Goal =
Read the records and gather each line that includes "scene".
--*--
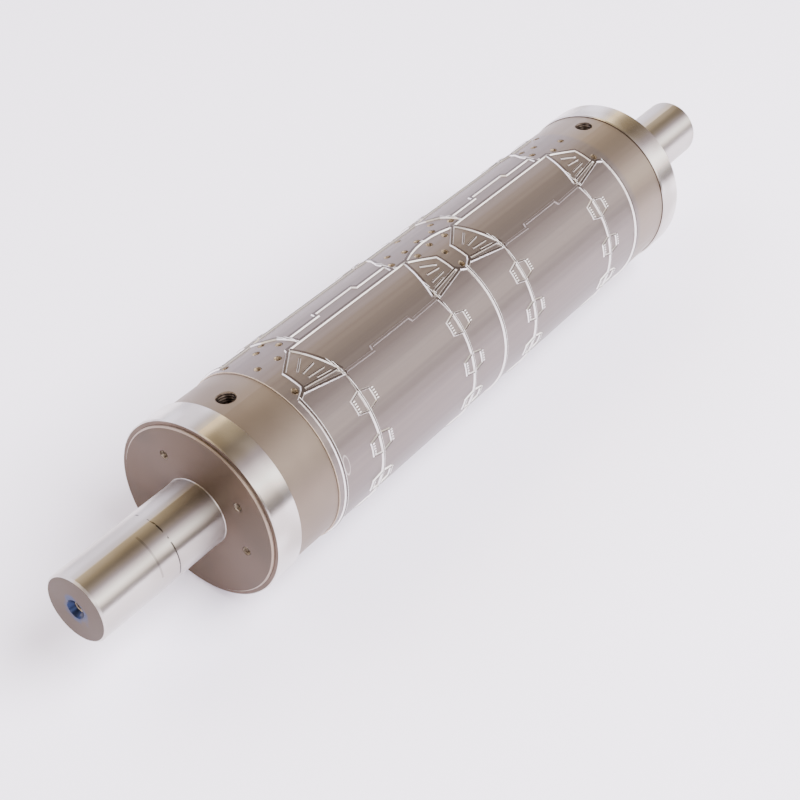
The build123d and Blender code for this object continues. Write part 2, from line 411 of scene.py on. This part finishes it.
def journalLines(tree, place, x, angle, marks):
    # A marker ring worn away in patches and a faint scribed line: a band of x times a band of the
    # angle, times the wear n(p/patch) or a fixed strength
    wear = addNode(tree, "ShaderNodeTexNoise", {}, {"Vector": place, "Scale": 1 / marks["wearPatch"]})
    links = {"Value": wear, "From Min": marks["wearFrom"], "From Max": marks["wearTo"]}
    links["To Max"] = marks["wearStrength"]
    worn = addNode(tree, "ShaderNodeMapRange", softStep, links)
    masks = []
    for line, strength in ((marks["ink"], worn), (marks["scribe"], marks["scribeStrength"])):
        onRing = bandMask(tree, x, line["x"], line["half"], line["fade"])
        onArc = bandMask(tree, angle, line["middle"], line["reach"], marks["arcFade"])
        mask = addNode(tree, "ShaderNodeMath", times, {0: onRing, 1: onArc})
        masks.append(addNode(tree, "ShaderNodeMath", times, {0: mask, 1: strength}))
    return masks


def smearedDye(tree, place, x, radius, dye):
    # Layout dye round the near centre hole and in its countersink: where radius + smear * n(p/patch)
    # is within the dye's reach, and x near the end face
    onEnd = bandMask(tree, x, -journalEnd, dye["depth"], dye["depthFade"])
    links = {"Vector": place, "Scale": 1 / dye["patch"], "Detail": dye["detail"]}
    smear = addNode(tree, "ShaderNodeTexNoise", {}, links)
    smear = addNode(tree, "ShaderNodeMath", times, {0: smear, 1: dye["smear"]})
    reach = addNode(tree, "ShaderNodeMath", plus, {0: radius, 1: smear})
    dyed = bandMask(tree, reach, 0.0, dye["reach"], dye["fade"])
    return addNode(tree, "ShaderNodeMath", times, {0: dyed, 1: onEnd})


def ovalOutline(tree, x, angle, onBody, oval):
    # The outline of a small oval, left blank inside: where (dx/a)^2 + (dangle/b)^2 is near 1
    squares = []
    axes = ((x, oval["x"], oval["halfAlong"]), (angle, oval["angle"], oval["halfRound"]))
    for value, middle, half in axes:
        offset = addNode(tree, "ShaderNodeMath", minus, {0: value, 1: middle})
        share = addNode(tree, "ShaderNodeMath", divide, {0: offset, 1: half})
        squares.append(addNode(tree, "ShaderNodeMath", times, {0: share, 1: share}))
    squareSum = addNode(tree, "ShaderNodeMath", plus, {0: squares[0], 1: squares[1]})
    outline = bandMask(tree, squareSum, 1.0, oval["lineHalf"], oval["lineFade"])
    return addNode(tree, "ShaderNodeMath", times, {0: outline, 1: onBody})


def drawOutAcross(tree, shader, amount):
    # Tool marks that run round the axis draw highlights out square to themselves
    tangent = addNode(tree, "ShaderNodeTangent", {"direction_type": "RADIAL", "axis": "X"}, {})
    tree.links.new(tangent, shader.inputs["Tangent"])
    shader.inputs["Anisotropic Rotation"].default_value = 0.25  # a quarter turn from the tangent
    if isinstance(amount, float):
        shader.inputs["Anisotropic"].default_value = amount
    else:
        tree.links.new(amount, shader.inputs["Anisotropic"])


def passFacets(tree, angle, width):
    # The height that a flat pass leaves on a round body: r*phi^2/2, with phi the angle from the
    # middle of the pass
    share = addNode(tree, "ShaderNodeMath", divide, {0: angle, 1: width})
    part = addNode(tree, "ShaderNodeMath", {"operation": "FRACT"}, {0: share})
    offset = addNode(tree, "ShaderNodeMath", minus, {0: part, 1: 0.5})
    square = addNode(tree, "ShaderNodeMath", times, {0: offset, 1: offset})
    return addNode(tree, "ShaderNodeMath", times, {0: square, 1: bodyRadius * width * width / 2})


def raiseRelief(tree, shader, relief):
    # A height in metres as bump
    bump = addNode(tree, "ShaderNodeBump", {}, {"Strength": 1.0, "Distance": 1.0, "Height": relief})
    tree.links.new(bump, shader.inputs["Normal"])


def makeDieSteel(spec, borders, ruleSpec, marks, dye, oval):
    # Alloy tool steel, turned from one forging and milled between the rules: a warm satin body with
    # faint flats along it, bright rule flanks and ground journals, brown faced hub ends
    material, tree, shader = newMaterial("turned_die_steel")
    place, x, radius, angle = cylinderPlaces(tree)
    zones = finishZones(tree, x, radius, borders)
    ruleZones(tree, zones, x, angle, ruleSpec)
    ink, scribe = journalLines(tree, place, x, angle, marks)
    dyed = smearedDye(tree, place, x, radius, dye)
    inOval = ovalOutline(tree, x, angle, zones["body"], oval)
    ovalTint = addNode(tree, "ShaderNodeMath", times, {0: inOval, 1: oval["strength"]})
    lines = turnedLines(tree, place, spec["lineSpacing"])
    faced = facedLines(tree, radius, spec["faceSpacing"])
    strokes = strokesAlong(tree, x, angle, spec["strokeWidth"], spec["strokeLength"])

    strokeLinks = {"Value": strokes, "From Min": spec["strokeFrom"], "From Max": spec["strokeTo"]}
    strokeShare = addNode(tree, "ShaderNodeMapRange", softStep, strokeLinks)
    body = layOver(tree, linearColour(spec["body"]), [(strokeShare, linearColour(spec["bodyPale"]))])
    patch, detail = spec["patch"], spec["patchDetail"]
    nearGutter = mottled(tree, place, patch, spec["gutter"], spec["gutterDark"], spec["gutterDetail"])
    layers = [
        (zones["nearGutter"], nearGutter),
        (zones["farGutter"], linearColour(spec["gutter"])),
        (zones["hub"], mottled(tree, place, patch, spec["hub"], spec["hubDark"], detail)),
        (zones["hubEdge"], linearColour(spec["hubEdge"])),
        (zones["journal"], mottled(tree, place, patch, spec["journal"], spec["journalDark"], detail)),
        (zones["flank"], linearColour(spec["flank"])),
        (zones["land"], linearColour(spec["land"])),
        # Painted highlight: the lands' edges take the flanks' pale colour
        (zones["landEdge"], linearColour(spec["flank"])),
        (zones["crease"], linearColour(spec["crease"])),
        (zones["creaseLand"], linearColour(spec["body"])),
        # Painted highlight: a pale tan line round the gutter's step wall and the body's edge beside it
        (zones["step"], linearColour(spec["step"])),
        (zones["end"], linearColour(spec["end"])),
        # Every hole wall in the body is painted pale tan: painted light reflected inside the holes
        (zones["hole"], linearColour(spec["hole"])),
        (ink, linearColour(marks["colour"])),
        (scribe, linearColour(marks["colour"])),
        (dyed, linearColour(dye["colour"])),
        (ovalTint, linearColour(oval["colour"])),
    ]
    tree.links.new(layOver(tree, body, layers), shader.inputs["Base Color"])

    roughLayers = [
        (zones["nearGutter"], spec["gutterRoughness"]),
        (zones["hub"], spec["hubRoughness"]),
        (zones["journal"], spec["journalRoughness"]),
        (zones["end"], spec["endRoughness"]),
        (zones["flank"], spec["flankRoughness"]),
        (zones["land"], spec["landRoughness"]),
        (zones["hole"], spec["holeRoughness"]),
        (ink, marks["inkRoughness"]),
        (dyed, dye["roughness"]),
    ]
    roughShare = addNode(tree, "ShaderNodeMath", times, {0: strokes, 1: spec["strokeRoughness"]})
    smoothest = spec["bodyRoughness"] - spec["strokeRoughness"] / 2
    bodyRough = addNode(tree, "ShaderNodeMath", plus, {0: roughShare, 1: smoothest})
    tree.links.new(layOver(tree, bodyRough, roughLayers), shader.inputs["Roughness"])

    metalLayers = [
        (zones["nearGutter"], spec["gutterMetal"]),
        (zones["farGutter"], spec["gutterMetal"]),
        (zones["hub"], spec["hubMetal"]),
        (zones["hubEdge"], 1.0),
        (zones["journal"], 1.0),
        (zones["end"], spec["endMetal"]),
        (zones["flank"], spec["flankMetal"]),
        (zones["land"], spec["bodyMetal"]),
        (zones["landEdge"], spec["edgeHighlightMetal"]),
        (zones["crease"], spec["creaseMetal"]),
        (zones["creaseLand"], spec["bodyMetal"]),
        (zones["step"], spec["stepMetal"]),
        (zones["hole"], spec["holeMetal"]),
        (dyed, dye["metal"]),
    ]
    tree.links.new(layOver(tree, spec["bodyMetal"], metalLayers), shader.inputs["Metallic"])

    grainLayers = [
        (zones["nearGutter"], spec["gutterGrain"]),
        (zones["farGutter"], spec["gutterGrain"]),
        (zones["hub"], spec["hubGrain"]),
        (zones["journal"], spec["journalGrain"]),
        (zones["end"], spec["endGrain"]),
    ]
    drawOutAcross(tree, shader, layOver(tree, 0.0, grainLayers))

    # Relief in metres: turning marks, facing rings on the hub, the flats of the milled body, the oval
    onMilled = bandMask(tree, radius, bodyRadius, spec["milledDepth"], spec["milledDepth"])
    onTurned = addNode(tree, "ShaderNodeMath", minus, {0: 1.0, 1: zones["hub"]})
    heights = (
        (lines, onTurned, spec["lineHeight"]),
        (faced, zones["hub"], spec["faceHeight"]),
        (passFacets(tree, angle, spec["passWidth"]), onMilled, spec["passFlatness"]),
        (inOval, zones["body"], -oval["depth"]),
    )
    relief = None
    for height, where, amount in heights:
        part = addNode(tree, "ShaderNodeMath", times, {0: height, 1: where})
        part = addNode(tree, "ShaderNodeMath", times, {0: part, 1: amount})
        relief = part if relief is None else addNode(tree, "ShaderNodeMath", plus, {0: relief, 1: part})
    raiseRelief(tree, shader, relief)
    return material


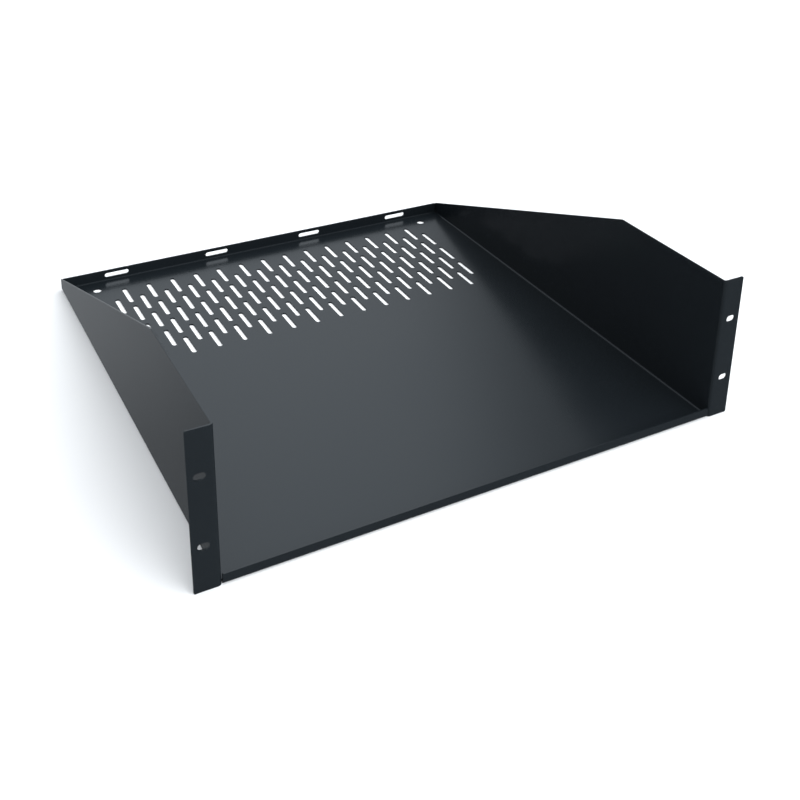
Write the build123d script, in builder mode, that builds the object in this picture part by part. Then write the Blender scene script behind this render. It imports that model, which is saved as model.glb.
--*--
Response to the exercise =
The build123d and Blender code for this object continues. Write part 2, from line 411 of scene.py on. This part finishes it.
Write the build123d script, in builder mode, that builds the object in this picture part by part. Then write the Blender scene script behind this render. It imports that model, which is saved as model.glb.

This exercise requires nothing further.